I implore the better players to not patronize or speak down to players of lesser ability. You are playing a game, and you're blessed to be talented and live in a time where you can use your talents for financial gain and all the fame and exposure that comes from success. I can tell you with near certainty that in a couple of years there will be a new influx of players, who all think they are superstars, and invariably some of them will make insane posts such as "Waco is horrible at poker," or "Imperium is overrated, etc." It's going to happen, as I have seen the cycle happen several times now in just over four years. What goes around comes around, and Karma is most certainly waiting to snap you off at the knees.
So for the million dollar question, why do we want to have ethics and be of good character?
Here are some of the notes I wrote down from a sermon I recently attended:
* You want to be ethical and of good character because it leads to success for yourself and for those around you.
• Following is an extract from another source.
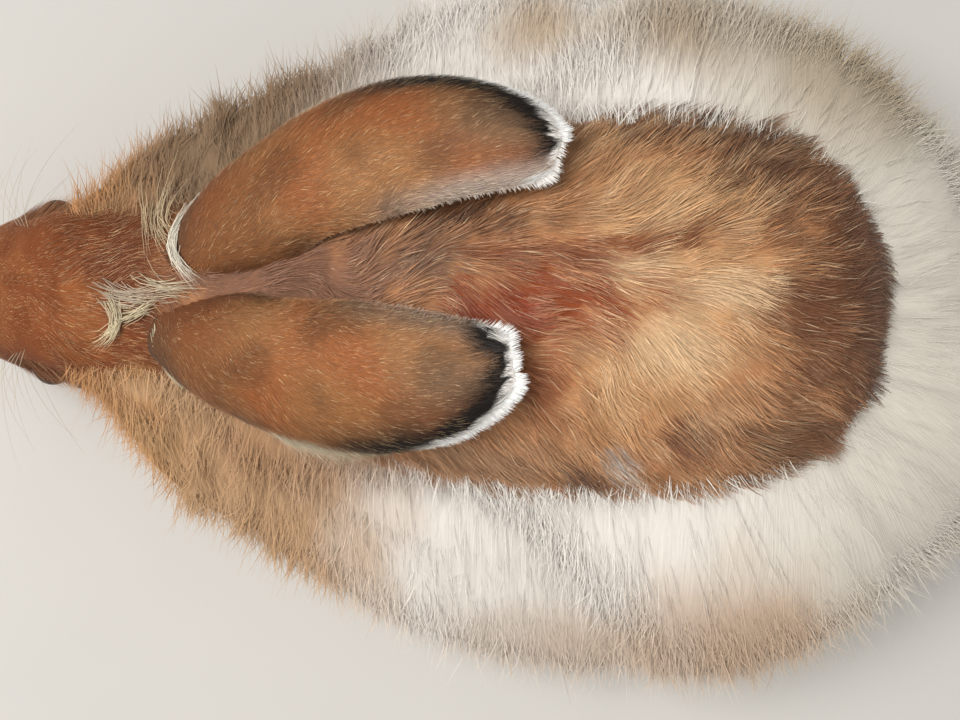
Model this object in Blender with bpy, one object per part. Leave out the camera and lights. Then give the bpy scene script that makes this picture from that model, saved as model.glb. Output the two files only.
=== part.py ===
"""An angora rabbit at life size, crouched with its ears laid back. Its back is plucked short, and long wool
stands out round it from the cheeks to the rump. The nose points along -Y and the floor is z = 0."""

import math

import bmesh
import bpy
import numpy as np
from mathutils import Vector

# All sizes are in millimetres until a mesh is made
MM = 0.001
GAP = 0.3

# Head: the nose tip, the poll where the head meets the neck, and half its width and height at the cheeks
NOSE = np.array([-8.0, -203.0, 57.0])
POLL = np.array([-5.0, -104.0, 94.0])
HEAD_HALF_WIDTH = 33.5
HEAD_HALF_HEIGHT = 33.0
# Trunk: where the rump ends, the height of the flesh over the floor and half the width at the hips
RUMP_Y = 156.0
BACK_HEIGHT = 158.0
HIP_HALF_WIDTH = 75.0
NOSE_CAP = 15.0
RUMP_CAP = 50.0

# Head sections: share of the way from nose to poll, then half width, reach up and reach down as shares
HEAD_SECTIONS = (
    (0.00, 0.56, 0.46, 0.50),
    (0.10, 0.64, 0.56, 0.68),
    (0.20, 0.73, 0.70, 0.82),
    (0.34, 0.86, 0.89, 0.90),
    (0.48, 0.97, 1.00, 0.94),
    (0.66, 1.02, 1.02, 1.02),
    (0.84, 1.02, 0.96, 1.14),
    (1.00, 1.00, 0.90, 1.32),
)
# Trunk sections: share of the way from poll to rump, then middle height, half width, reach up and down
TRUNK_SECTIONS = (
    (0.092, 0.590, 0.55, 0.43, 0.82),
    (0.208, 0.575, 0.69, 0.62, 0.98),
    (0.362, 0.550, 0.83, 0.81, 1.02),
    (0.515, 0.525, 0.93, 0.94, 1.00),
    (0.669, 0.510, 0.99, 1.00, 0.96),
    (0.804, 0.490, 0.96, 0.92, 0.92),
    (0.900, 0.470, 0.84, 0.76, 0.84),
    (1.000, 0.450, 0.74, 0.60, 0.74),
)
SQUARENESS = 2.25

# Swellings and hollows of the face: offset from the head's middle line, place, reach and height
FACE_FORMS = (
    ((27.0, -132.0, 68.0), 22.0, 4.0),
    ((22.0, -154.0, 108.0), 12.0, 2.5),
    ((33.0, -153.0, 88.0), 11.0, -3.0),
    ((15.0, -192.0, 55.0), 11.0, 3.5),
    ((0.0, -186.0, 36.0), 9.0, 2.5),
)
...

When your reputation is that of a person of high ethical standards and good moral character, it communicates to others in a manner that is beneficial to you.
*Good character communicates consistency to others that who you say you are and how you act are one and the same.
*Good character communicates influence. When you are understood to have integrity, others no longer need assurance that your words are truthful.
*Good character communicates longevity. There is an old wise saying that states that "the only thing that walks back from a funeral is a man's character."
*Good character communicates to others that you make wise choices.
What are the character flaws that hinder success?
1) Impulses to give up before trying
2) Inability to handle adversity and/or face challenges
3) Settling for mediocrity
4) Shirking the problem - Avoiding the question of what is the problem and how do I solve it?
5) Doing the minimum
6) Avoiding taking action
How can I develop character?
A.) Don't give into adversity
B.) Remember the 3 R's.
- Be Responsible
- Do the Right thing
- Respect yourself
C.) Take control of your life
I hope this article is helpful in some way to those that play the game we all love.